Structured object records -
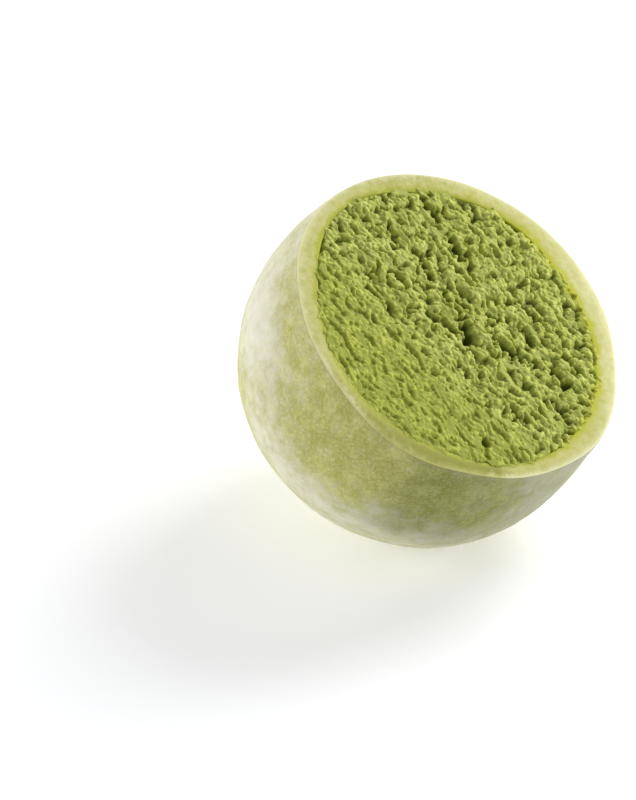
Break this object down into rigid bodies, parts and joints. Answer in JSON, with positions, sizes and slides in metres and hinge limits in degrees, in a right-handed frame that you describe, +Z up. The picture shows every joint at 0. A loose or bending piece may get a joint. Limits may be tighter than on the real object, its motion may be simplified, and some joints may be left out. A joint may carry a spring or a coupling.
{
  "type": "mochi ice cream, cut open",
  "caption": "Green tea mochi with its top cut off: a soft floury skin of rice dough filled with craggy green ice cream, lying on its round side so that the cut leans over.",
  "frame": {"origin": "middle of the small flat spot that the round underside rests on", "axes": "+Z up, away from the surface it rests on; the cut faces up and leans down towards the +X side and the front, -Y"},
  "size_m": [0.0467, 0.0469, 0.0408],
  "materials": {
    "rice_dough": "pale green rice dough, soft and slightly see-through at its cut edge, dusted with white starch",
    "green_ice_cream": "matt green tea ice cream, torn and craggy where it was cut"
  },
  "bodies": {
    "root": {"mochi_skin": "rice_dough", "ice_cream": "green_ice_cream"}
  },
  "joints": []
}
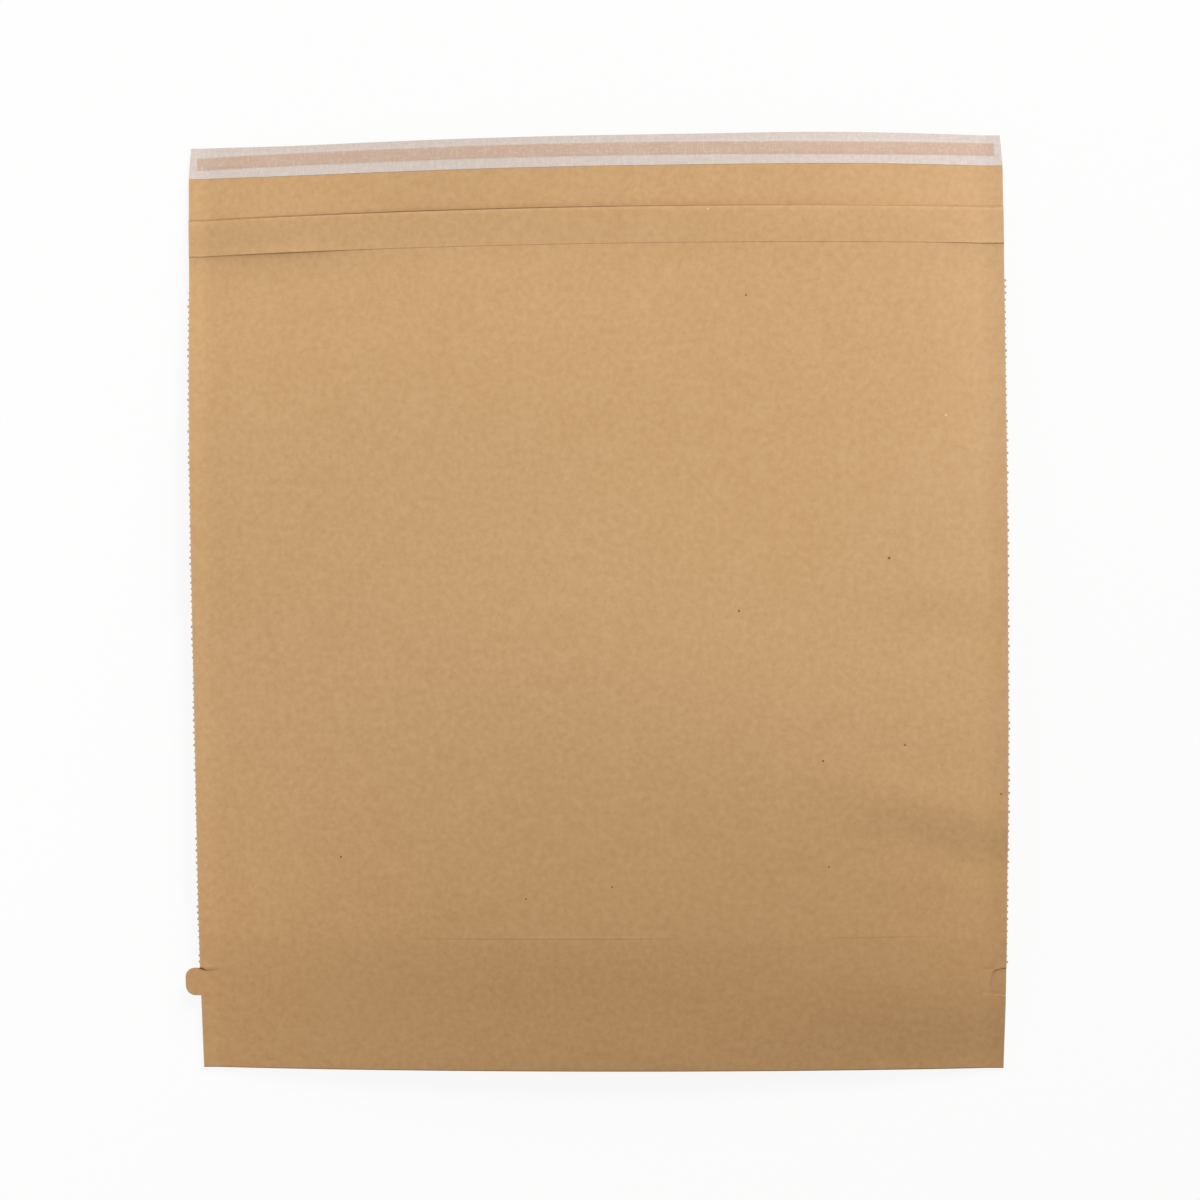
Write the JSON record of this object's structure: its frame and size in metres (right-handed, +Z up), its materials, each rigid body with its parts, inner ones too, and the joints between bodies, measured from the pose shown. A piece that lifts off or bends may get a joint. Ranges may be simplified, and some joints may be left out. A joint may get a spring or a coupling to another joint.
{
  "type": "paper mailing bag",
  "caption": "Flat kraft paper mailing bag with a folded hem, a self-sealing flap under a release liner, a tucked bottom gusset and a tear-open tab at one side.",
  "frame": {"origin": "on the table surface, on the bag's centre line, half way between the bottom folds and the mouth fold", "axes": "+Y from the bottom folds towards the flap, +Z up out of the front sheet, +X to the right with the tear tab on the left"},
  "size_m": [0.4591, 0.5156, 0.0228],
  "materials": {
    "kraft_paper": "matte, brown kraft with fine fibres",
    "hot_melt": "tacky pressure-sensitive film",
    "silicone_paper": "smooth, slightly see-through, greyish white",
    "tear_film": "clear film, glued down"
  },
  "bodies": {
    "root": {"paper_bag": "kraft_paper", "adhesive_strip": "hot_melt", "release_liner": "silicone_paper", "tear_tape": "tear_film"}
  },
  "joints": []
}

DIRECTIONS - Set all of the entries down again, exactly as they were given.

SOLUTION -
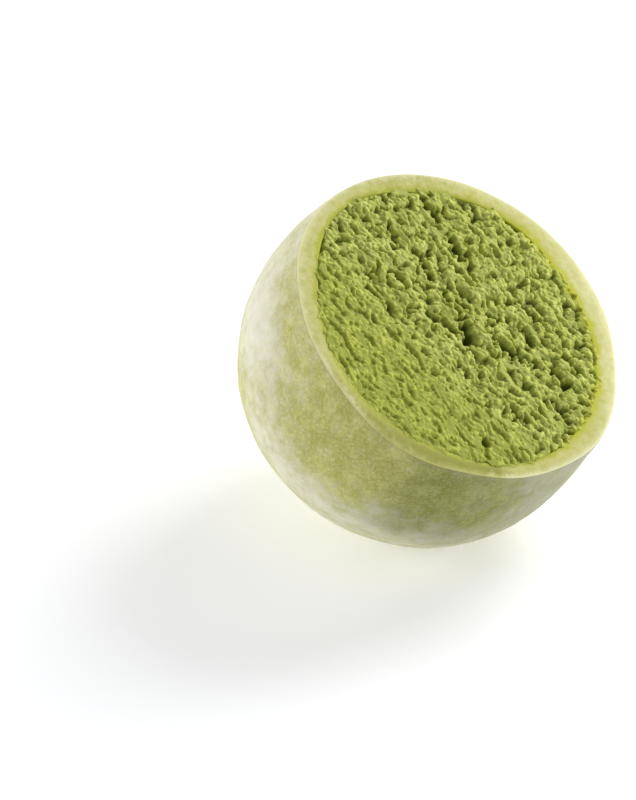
Break this object down into rigid bodies, parts and joints. Answer in JSON, with positions, sizes and slides in metres and hinge limits in degrees, in a right-handed frame that you describe, +Z up. The picture shows every joint at 0. A loose or bending piece may get a joint. Limits may be tighter than on the real object, its motion may be simplified, and some joints may be left out. A joint may carry a spring or a coupling.
{
  "type": "mochi ice cream, cut open",
  "caption": "Green tea mochi with its top cut off: a soft floury skin of rice dough filled with craggy green ice cream, lying on its round side so that the cut leans over.",
  "frame": {"origin": "middle of the small flat spot that the round underside rests on", "axes": "+Z up, away from the surface it rests on; the cut faces up and leans down towards the +X side and the front, -Y"},
  "size_m": [0.0467, 0.0469, 0.0408],
  "materials": {
    "rice_dough": "pale green rice dough, soft and slightly see-through at its cut edge, dusted with white starch",
    "green_ice_cream": "matt green tea ice cream, torn and craggy where it was cut"
  },
  "bodies": {
    "root": {"mochi_skin": "rice_dough", "ice_cream": "green_ice_cream"}
  },
  "joints": []
}
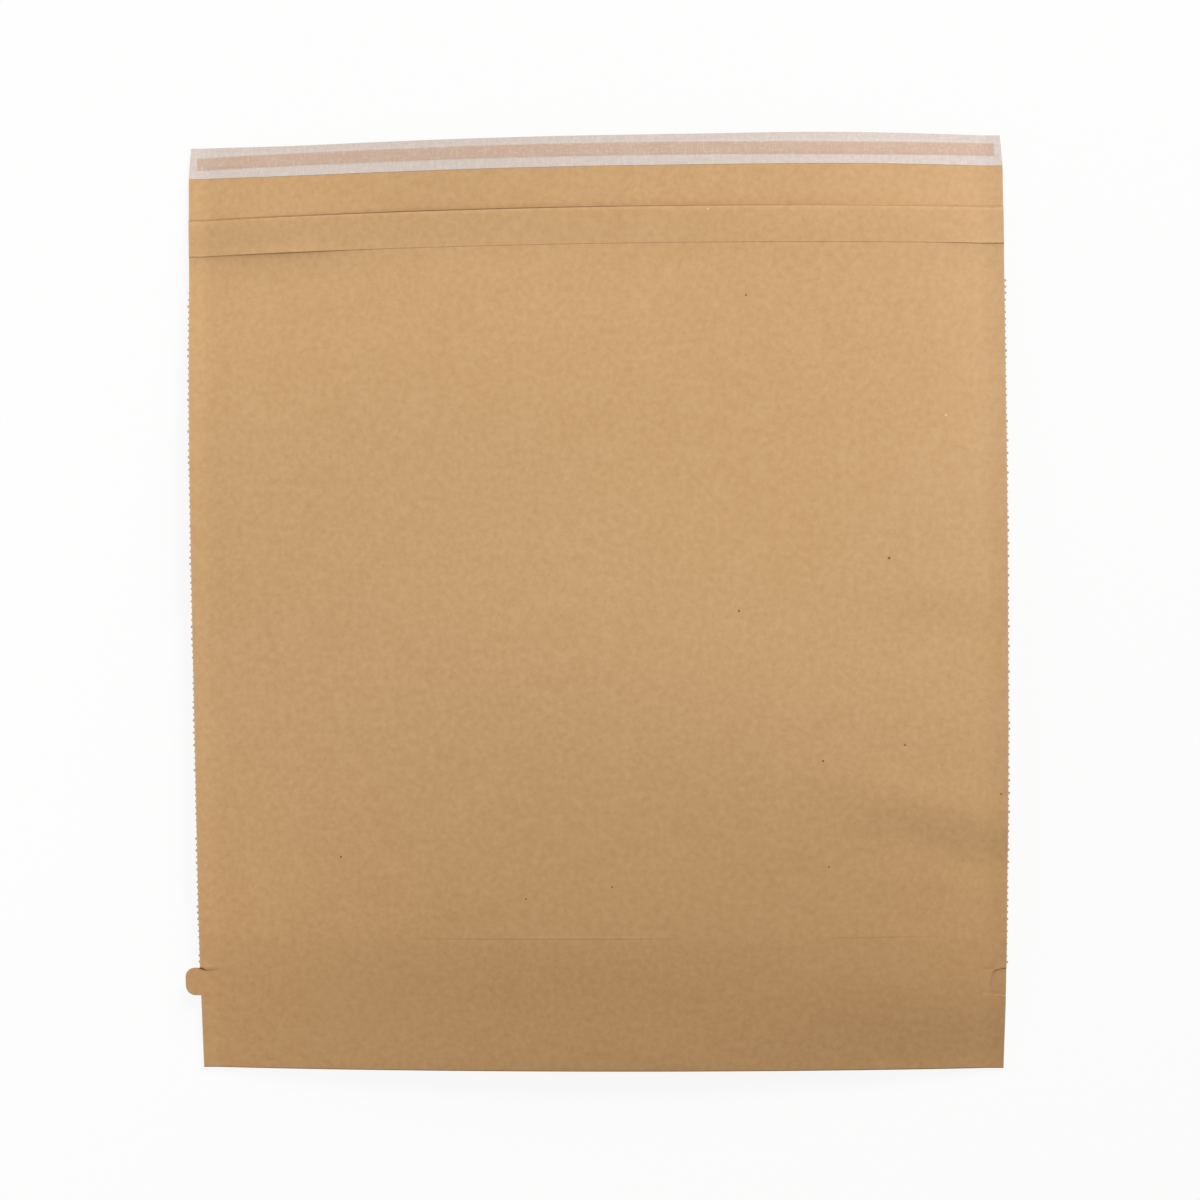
Write the JSON record of this object's structure: its frame and size in metres (right-handed, +Z up), its materials, each rigid body with its parts, inner ones too, and the joints between bodies, measured from the pose shown. A piece that lifts off or bends may get a joint. Ranges may be simplified, and some joints may be left out. A joint may get a spring or a coupling to another joint.
{
  "type": "paper mailing bag",
  "caption": "Flat kraft paper mailing bag with a folded hem, a self-sealing flap under a release liner, a tucked bottom gusset and a tear-open tab at one side.",
  "frame": {"origin": "on the table surface, on the bag's centre line, half way between the bottom folds and the mouth fold", "axes": "+Y from the bottom folds towards the flap, +Z up out of the front sheet, +X to the right with the tear tab on the left"},
  "size_m": [0.4591, 0.5156, 0.0228],
  "materials": {
    "kraft_paper": "matte, brown kraft with fine fibres",
    "hot_melt": "tacky pressure-sensitive film",
    "silicone_paper": "smooth, slightly see-through, greyish white",
    "tear_film": "clear film, glued down"
  },
  "bodies": {
    "root": {"paper_bag": "kraft_paper", "adhesive_strip": "hot_melt", "release_liner": "silicone_paper", "tear_tape": "tear_film"}
  },
  "joints": []
}